Things have been relatively quiet on the Ebola front here in the U.S. this past week, with 11 days and counting (as of this writing) since the last confirmed case of the disease was announced. But the situation is hardly as rosy in Sierra Leone, where an Africa Governance Initiative (AGI) report says Ebola is now spreading at a 900 percent faster rate than two months ago.
The data was compiled by Sierra Leone’s health ministry and relayed to AGI analysts, who used it to come up with three-day averages for how quickly the disease is spreading. This same data showed that, in the city of Freetown, Ebola is spreading at a rate about six times higher than it was two months ago, suggesting that the crisis is far from over.
“The government of Sierra Leone is making real strides in tackling transmission by speeding up access to treatment and safe and dignified burial,” stated AGI chief executive Nick Thompson. “But we can’t rest until Ebola has nowhere to hide. And we can see from growth in new cases in some rural parts of Sierra Leone that we still have no time to lose if we’re going to get on top of this.”

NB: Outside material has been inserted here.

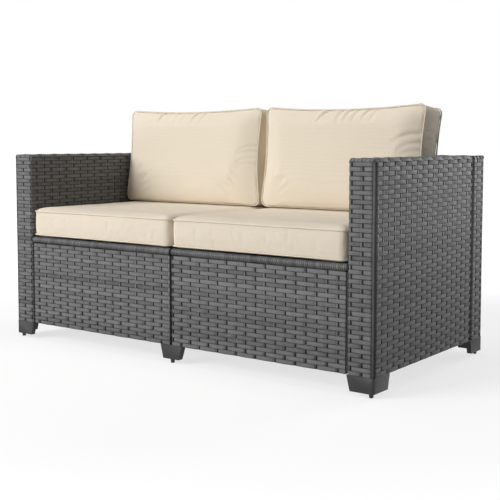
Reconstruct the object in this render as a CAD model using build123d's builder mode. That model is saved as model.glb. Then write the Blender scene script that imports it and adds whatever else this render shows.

Ebola Fears Being Stoked to Continue Military Invasion of West Africa
These statements by Thompson take on a whole new meaning when you consider that the U.S. government and others are sending troops to West Africa supposedly to help contain the virus, when in fact they know little or nothing about it. If anything, sending our military men and women to the region only puts them, and ultimately the rest of the country, at risk of contracting Ebola.
As explained by Global Research, the roughly 2,000 National Guard troops that Obama recently sent to Africa have not been properly trained in dealing with this type of health crisis. But they are there to set up dozens of supposed treatment centers, which some believe is more indicative of the true purpose of the crisis: to advance the U.S. military’s presence throughout the region.
“The total collapse of the public health systems throughout Africa follows decades of civil wars, fomented by US and EU military policies, in order to plunder Africa’s economies and rich natural resources — while marketing Western arms and mercenaries,” wrote Professor James Petras for Global Research.
“Militarizing the problems of Africa and creating millions of refugees has naturally led to plagues — Ebola today, [malaria yesterday] and other infectious diseases and miseries tomorrow.”
According to the World Health Organization (WHO), an estimated 5,000 people have died of Ebola so far in West Africa. The United Nations arm says there have been roughly 13,500 documented cases of the disease since the outbreak began, but the true number of victims could be much higher.
“And we can see from growth in new cases in some rural parts of Sierra Leone that we still have no time to lose if we’re going to get on top of this,” added Thompson, pushing the agenda of more intervention from foreign governments.